Nowadays, a team lead by Prof. Shu-Hong Yu from University of Science and Technology of China (USTC) report a high-performance sustainable regenerated isotropic wood (RGI-wood), constructed from surface nanocrystallized wood particles (SNWP) by efficient bottom-up strategy with micro/nanoscale structure design (Figure 1). Through surface nanocrystallization, a lot of cellulose nanofibers expand from the surface of wood sawdust and thus the properties of wood particles improved significantly. The obtained RGI-wood exceeds the limitation of the anisotropic, inconsistent mechanical properties, and inflammability of natural wood, making it a strong competitor to petroleum-based plastics. Mass production of large-sized RGI-wood can be achieved, overcoming the rareness of large-sized natural wood. Moreover, through this bottom-up strategy, a series of functional RGI-wood nanocomposites can also be prepared, which show great potential in diverse applications.

Based on the strong interaction between SNWP, high-performance RGI-wood can be obtained by the direct press. Through surface nanocrystallization of wood particles, RGI-wood exceeds the limitation of the anisotropic and inconsistent mechanical properties of natural wood with the isotropic flexural strength of ~170 MPa and flexural modulus of ~10 GPa. Comparing to natural wood, RGI-wood shows much higher flexural strength and modulus on both directions, due to the large surface area of cellulose nanofibers and long-range hydrogen bond interaction between SNWP. Moreover, RGI-wood also shows superior fracture toughness, ultimate compressive strength, hardness, impact resistance, dimensional stability, and fire retardancy to natural wood (Figure 2). As an all-green biopolymer material, RGI-wood is superior to petroleum-based plastics on mechanical properties, which allows RGI-wood to be a strong competitor to petroleum-based plastics on many application fields.

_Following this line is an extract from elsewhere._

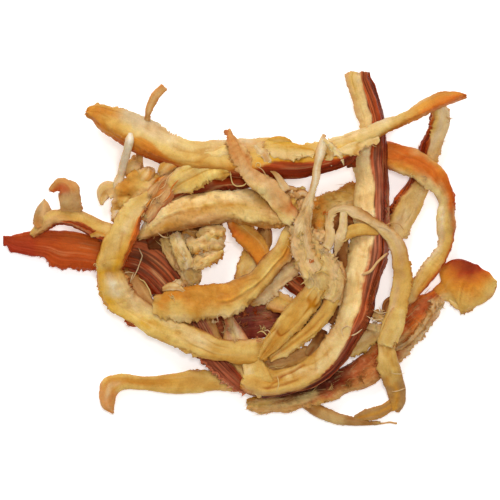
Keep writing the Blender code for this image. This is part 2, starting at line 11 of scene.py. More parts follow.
import bpy
import numpy as np
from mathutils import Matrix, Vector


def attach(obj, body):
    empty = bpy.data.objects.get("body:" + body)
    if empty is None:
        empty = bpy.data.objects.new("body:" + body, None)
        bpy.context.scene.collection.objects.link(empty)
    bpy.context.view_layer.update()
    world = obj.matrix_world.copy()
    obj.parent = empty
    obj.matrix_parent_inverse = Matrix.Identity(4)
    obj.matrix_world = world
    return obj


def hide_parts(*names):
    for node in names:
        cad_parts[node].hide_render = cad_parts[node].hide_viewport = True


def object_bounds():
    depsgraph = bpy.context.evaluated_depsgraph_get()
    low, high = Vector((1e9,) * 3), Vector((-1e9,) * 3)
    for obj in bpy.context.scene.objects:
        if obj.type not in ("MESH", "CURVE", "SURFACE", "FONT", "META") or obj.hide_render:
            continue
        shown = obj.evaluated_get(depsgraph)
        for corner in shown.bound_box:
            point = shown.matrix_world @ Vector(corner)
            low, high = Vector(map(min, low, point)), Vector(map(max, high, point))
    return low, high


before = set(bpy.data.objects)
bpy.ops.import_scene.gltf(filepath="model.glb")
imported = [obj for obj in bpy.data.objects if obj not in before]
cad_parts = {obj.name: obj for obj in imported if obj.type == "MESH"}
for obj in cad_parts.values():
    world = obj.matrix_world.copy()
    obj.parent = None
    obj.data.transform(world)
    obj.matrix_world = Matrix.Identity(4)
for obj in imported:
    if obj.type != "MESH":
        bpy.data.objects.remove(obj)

CAD_BOX = [list(corner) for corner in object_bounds()]
MM = 0.001
SEED = 40

# The heap's middle, as its routes are written, lies this far from the origin.
MIDDLE = np.array([0.005, 0.302, 0.0])

# Shape of a strip
RING_STEP = 0.3
SAMPLES_PER_SPAN = 40
FEWEST_RINGS = 12
CORNER_POWER = 3.8  # of the section's superellipse: 2 is round, more is squarer
OUTLINE_SAMPLES = 1441
THINNEST_SHARE = 0.35  # of the thickness, where the strip is narrow
LEAST_HALF_WIDTH = 0.22
ROUNDING = 0.93  # the section's girth against that of its box
POINTS_ROUND = ((2.7, 28), (5.0, 48), (99.0, 80))  # (widest below this, points round the section)
FULL_RELIEF_WIDTH = 6.0  # the relief of narrower strips is lower
LEAST_RELIEF = 0.35
TOP_FACE = 0.6  # share of the half thickness above which a point is on the upper face
END_RINGS = ((0.8, 0.5), (0.45, 0.9))  # a closed end's rings: (size against the last, ring steps beyond it)

# Relief of the flesh and skin
LUMP_SIZE = 3.0
LUMP_HEIGHT = 0.15
KNOB_SIZE = 1.15
KNOB_HEIGHT = 0.06
FIBRE_LENGTH = 5.0
FIBRE_WIDTH = 0.42
FIBRE_HEIGHT = 0.045
GROOVE_LENGTH = 11.0
GROOVE_WIDTH = 1.3
GROOVE_DEPTH = 0.17
LEAST_GROOVE = 0.2
RIDGE_WIDTH = 1.0
RIDGE_HEIGHT = 0.3
FACET_SIZE = 3.1
CHIP_SIZE = 0.42 * FACET_SIZE
FACET_HEIGHT = 0.27
PATCH_EDGE = 0.06
CRACK_LENGTH = 5.0
CRACK_SPACING = 1.1
CRACK_DEPTH = 0.06
SINEW_LENGTH = 9.0
SINEW_WIDTH = 2.0
SINEW_HEIGHT = 0.14
FOLD_WIDTH = 0.3
FOLD_FADE = 0.3  # of a station, at both ends of a fold
PIT_SIZE = 0.8
PIT_DEPTH = 0.22

# Torn edges and ends
TOOTH_SIZE = 0.75
TOOTH_DEPTH = 0.9
WAVE_SIZE = 3.4
WAVE_DEPTH = 3.0
EDGE_SHARE = 0.55  # the outer part of the width, from here to 1, moves with the teeth
END_TEAR = 0.7
END_TEAR_LENGTH = 1.6
END_TOOTH_SIZE = 0.6

# How much of a mark goes to red, green and blue
BLUSH = np.array([0.6, 1.0, 1.9])
PATCH = np.array([0.5, 0.9, 1.6])
# The lower side walls: their own amber, and painted shade on them
WALL_AMBER_AND_SHADE = np.array([0.1, 0.3, 0.5])
CRACK_STAIN = np.array([0.06, 0.11, 0.2])
# Painted shade in the sunk dark sinew lines
SINEW_SHADE = np.array([0.14, 0.27, 0.46])
# Painted shade in creases; crests get a painted highlight
CREASE_SHADE = np.array([0.7, 1.3, 1.7])
LINE_STAIN = np.array([0.56, 0.75, 0.8])
# Painted shade in hollows of the relief; raised relief gets a painted highlight
RELIEF_SHADING = np.array([0.06, 0.13, 0.23])
# Painted shade in pits
PIT_SHADE = np.array([0.5, 1.0, 1.5])
# Painted shade in the crumbs' dents; their bumps get a painted highlight
CRUMB_SHADE = np.array([0.55, 0.8, 1.05])
SPECK_SIZE = 0.55
COLOUR_CELL = 10.0  # length and girth that one unit of the sheet map covers

# Loose fibres: their radius from root to tip, against their thickest
BARB_TAPER = np.array([1.0, 0.95, 0.8, 0.55, 0.12])
TUFT_TAPER = np.array([0.8, 1.0, 0.9, 0.75, 0.5, 0.15])
BARBS_PER_MM = 0.55
BARB_ROOT = 0.12  # how deep a fibre starts in the flesh
THREAD_STEP = 0.3
THREAD_SIDES = 7
FEWEST_THREAD_STEPS = 8
THREAD_SLOPE = 0.7  # a laid thread bridges steeper drops than this
THREAD_SINK = 0.3
TUFT_DROP = 1.5  # a fibre that would start further below its tuft's middle starts at the middle
CELL = 0.4  # of the height map
MAP_REACH = 70.0

# Crumbs: lumps west of the line are smooth knuckles, the others torn flesh
SMOOTH_WEST = -17.5
SMOOTH_CRUMB = 0.35
CRUMB_ROWS = 9
CRUMB_POINTS = 16
CRUMB_POWER = 2.8
CRUMB_TONES = {"tan": 0.3, "peach": 0.25, "cream": 0.2, "honey": 0.15, "pale": 0.1}

# Finish: patterns drawn over the sheet map, and how many of each cloud go to a metre
FIBRE_DRAWN = (34.0, 3.2, 1.0)
ROWS_DRAWN = (22.0, 0.7, 1.0)
GRAIN_SCALE = 2600.0
BROAD_SCALE = 420.0
VEIN_SCALE = 300.0
REGION_SCALE = 150.0
HAIR_LINE = 0.012  # how far from a vein's middle its dark line reaches
STAIN = (0.56, 0.36, 0.2)  # light left in a hair line or speck
BUMP_HEIGHT = 0.00013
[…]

Moreover, because SNWP can perform as a great structural binder with the three-dimensional nano-network, this versatile bottom-up strategy holds promising of constructing a series of bulk functional composites. For example, by mixing SNWP with carbon nanotubes (CNTs) before pressing, the conductive smart RGI-wood can be prepared. The conductive smart RGI-wood has a lower percolation threshold and a lower exponent, indicating that CNTs can form a better conductive network than that of polymer/CNTs composite. Due to its high conductivity, this conductive smart RGI-wood shows excellent electromagnetic shielding performance (exceeds 90 dB in the X-band), which meets the requirements of shielding standards of precision electronic instruments. Additionally, this excellent electrical conductivity of conductive smart RGI-wood also allows it to self-heat through Joule heat at low voltages. A low heating voltage can effectively ensure the safety of self-heating devices while reducing energy consumption. Thus, the obtained conductive smart RGI-wood can be used as electromagnetic shielding materials and self-heating wallboard for smart buildings.

In short, this bottom-up strategy with micro/nanoscale structure design exceeds the limitation of the anisotropic, inconsistent mechanical properties and sizes of natural wood by introducing the surface nanocrystallization method of biomass particles. The micro/nanoscale structure design strategy can also be expanded to other biomass (e. g., leaf, rape straw, and grass, etc.), and a series of all-green sustainable structural materials can be made. With better mechanical properties than plastics, RGI-wood can become a strong competitor for petroleum-based plastics. Moreover, the RGI-wood and its nanocomposites show outstanding performance in various areas including mechanical properties, inflammability, smart materials, and building materials.